If packaging sells products, no one seems to have told the academic book industry.  When I look at my own library, put together over many years in many countries, with volumes I use daily, and wouldn’t be without, I find only one constant in all the confusing layouts and book sizes — a complete lack of imagination. Few covers can have taken more than a day to create, and typography is equally skimped. As Highet remarked: {1} ‘Even the format of most classical books is ugly. The essential Teubner series, containing practically every Greek and Latin work, with Latin prefaces and a list of manuscript variations and conjectures, is hideous. The Oxford Classical Texts and the Budé series is better, but they scarcely attract the reader. Why is it one can buy an edition of Donne or Goethe which is a pleasure to handle, and can hardly find a Juvenal or Euripides which does not look like a medical text-book?’

That was written sixty years ago, and medical text-books have vastly improved in the interval, as indeed have most books in the sciences and technology — helpful illustrations, decent layout, a touch of humour. But scholarly works? I pick up Roy Lewis’s On Reading French Verse, {2} which is perhaps the most useful general study of the subject, and find everything wrong. The cover displays white text on dark blue: nothing more, with no attempt even to choose an appropriate typeface or font size.
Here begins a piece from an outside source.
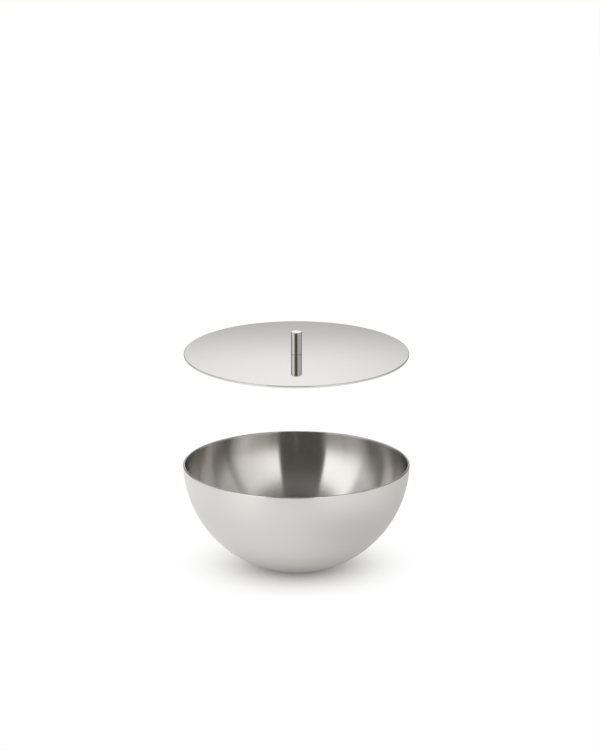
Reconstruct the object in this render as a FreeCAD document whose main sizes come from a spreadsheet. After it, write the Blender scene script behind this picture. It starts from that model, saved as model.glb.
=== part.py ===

Clarendon Press have set it with narrow interior margins, and with a line spacing that makes its long paragraphs almost impossible to read. Cheapskate it looks, and cheapskate it is when paper accounts for only a few percent of costs. Equally repellent are the old Faber and Faber poets series, with their wretched ff motive on the covers, and the layout looking as though set on the office typewriter. {3} Worse even, if that is possible, is the Dramatists Play Service Inc.’s paperback edition of Richard Wilbur’s Phaedra, {4}which has the flimsy look of a parish magazine, but solemnly insists on ‘Racines’ (sic) PHAEDRA English verse translation by RICHARD WILBUR’ appearing on the title page in all programs distributed in connection with performances of the play.